Exercise aim:
In the listing below, find the line with "half_opening_angle = 3.8", then repeat exactly every line from the top through that one.

━━━━━ Information shown

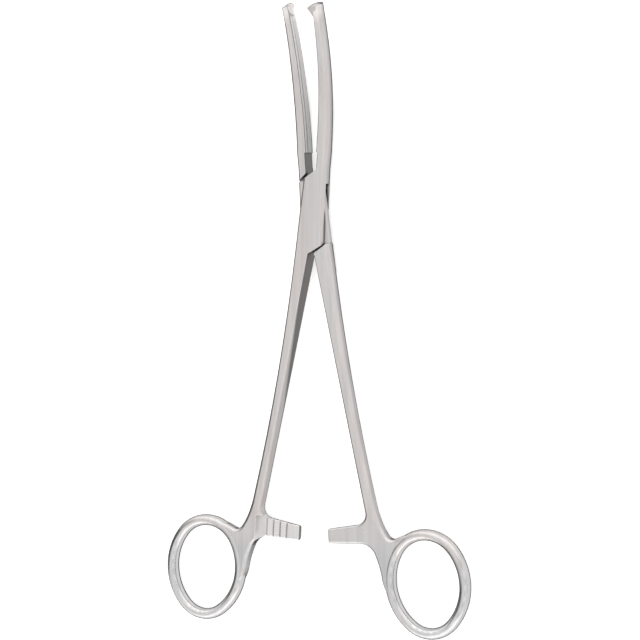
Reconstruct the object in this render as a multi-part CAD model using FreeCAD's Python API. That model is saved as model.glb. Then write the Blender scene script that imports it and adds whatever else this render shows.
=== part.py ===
import FreeCAD, Part
import math
import os

# Hysterectomy forceps: a long ring-handled clamp of stainless steel, all sizes in millimetres.
# It lies on its back: +Z is up, +Y points to the jaw tips, +X is to the right, and the
# origin is on the rivet's axis, in the back face of the box lock.
# Both halves are drawn closed, with the parting plane at X = 0 and the middle plane at
# Z = 0. They are then swung apart about the rivet and lifted to their resting place.

# Stance of the open forceps: each half is turned this far from the closed position
half_opening_angle = 3.8

# Box lock: the tongue of one half passes through a slot between two cheeks of the other
lock_thickness = 5.8
lock_top = 15.0
lock_bottom = -14.0
shank_side_top = 3.55
shank_side_middle = 4.65
shank_side_bottom = 5.55
jaw_side_top = 4.1
jaw_side_middle = 4.35
jaw_side_bottom = 5.0
tongue_thickness = 2.0
tongue_clearance = 0.04
tongue_jaw_overhang = 0.6
tongue_shank_overhang = 0.3
tongue_edge_radius = 0.5
slot_end_radius = 10.8
slot_end_clearance = 0.2
web_side_clearance = 0.2
upper_shoulder_height = 13.65
upper_shoulder_angle = 37.2
lower_shoulder_height = -13.35
lower_shoulder_angle = 32.1
shoulder_clearance = 0.28
crotch_radius = 0.6

# Rivet: its ends are spread into countersinks and ground flush with the cheeks
rivet_radius = 1.4
rivet_head_radius = 1.9
rivet_head_depth = 0.9
rivet_clearance = 0.04

# Crowned outer sides of the bars: how far the rounding reaches across and through
crown_width = 1.0
crown_height = 2.3
inner_edge_radius = 0.3

# Jaws: a smooth recessed root, then a grooved length that bends up along an arc
jaw_root_gap = 1.05
jaw_groove_start = 20.1
jaw_bend_start = 25.0
jaw_bend_radius = 112.0
jaw_length = 54.7
jaw_width_base = 3.65
jaw_width_tip = 2.5
jaw_thickness_tip = 4.7
jaw_crown_height_tip = 1.8
jaw_bow = 0.62
jaw_tip_gap = 0.04
jaw_tip_radius = 5.5
jaw_tip_crest = 0.8
jaw_tip_stock = 0.4
groove_count = 5
groove_depth = 0.3

# Teeth at the tips: one on the right jaw bites between two on the left jaw
tooth_reach = 2.9
tooth_foot = 1.55
tooth_crest = 0.5
side_tooth_reach = 1.22
side_tooth_foot = 0.5
side_tooth_inset = 0.35
tooth_gap = 0.28

# Shanks, from the lock down to the ratchets
shank_end = -97.0
shank_end_lean = 9.5
shank_gap_lock = 0.3
shank_gap_middle = 6.4
shank_gap_end = 12.6
shank_width_middle = 3.25
shank_width_end = 3.45
shank_thickness_end = 4.4
shank_spans = 8
shank_inner_radius_end = 0.8
shank_outer_radius_end = 1.2

# Finger rings: an egg-shaped oval of oval rod, centred below the shank's end
ring_centre_x = 33.5
ring_centre_below = 26.45
ring_inner_half_width = 11.475
ring_inner_top = 14.03
ring_inner_bottom = 14.85
ring_side_radius = 18.8
ring_tilt = 2.85
ring_rod_width = 3.7
ring_rod_thickness = 4.7

# Ratchets: half-thickness bars whose saw teeth face each other, below the shank's end
ratchet_reach = 0.9
ratchet_tip_below = 8.3
ratchet_tip_height = 4.9
ratchet_root_below = 7.15
ratchet_root_drop = 0.15
ratchet_root_x = 9.4
ratchet_clearance = 0.08
ratchet_land = 4.3
ratchet_pitch = 2.52
ratchet_catches = 4
ratchet_tooth_depth = 0.75
ratchet_lead_in = 0.5
ratchet_scoop_radius = 3.4

# Webs that join shank, ring and ratchet bar: the places their sides pass through, each
# across from the parting plane and below the shank's end
web_neck = 2.5
web_bar_overlap = 1.4
web_flank_x = 15.75
web_flank_below = 17.0
web_waist_x = 17.75
web_waist_below = 25.0
web_foot_x = 21.25
web_foot_below = 32.6
notch_side_x = 19.4
notch_side_below = 9.8
notch_floor_x = 22.2
notch_floor_below = 12.0
notch_end_x = 29.0
notch_end_below = 10.4

# How far each curve of a web's sides holds its direction beyond such a place
neck_hold = 2.6
bar_hold = 2.2
flank_hold = 2.0
waist_hold = 2.7
foot_hold = 2.6
notch_shank_hold = 3.5
notch_side_hold = 3.2
notch_corner_hold = 1.4
notch_floor_hold = 1.6
notch_end_hold = 3.6
notch_end_rise = 0.1

# Derived sizes
half_thickness = lock_thickness / 2
slot_half_height = tongue_thickness / 2 + tongue_clearance
tongue_end_radius = slot_end_radius - slot_end_clearance
upper_slope = math.tan(math.radians(upper_shoulder_angle))
lower_slope = math.tan(math.radians(lower_shoulder_angle))
upper_step = shoulder_clearance / math.cos(math.radians(upper_shoulder_angle))
lower_step = shoulder_clearance / math.cos(math.radians(lower_shoulder_angle))
shank_width_lock = shank_side_bottom - shank_gap_lock
tooth_recess = side_tooth_reach + tooth_gap
ring_centre_y = shank_end - ring_centre_below
ratchet_tip_top = shank_end - ratchet_tip_below
ratchet_tip_bottom = ratchet_tip_top - ratchet_tip_height
ratchet_root_top = shank_end - ratchet_root_below
ratchet_root_bottom = ratchet_tip_bottom - ratchet_root_drop
half_crest = tooth_crest / 2
tip_half_thickness = jaw_thickness_tip / 2
beyond = 6.0
far = 4 * lock_top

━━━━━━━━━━

Right answer:
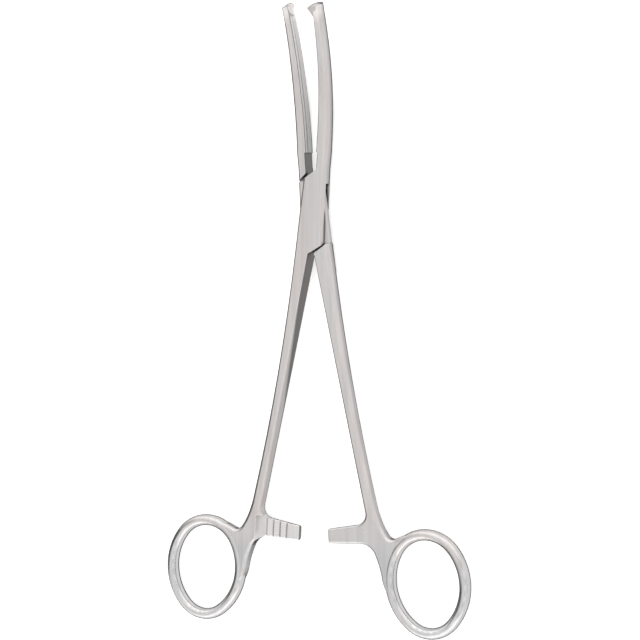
Reconstruct the object in this render as a multi-part CAD model using FreeCAD's Python API. That model is saved as model.glb. Then write the Blender scene script that imports it and adds whatever else this render shows.
=== part.py ===
import FreeCAD, Part
import math
import os

# Hysterectomy forceps: a long ring-handled clamp of stainless steel, all sizes in millimetres.
# It lies on its back: +Z is up, +Y points to the jaw tips, +X is to the right, and the
# origin is on the rivet's axis, in the back face of the box lock.
# Both halves are drawn closed, with the parting plane at X = 0 and the middle plane at
# Z = 0. They are then swung apart about the rivet and lifted to their resting place.

# Stance of the open forceps: each half is turned this far from the closed position
half_opening_angle = 3.8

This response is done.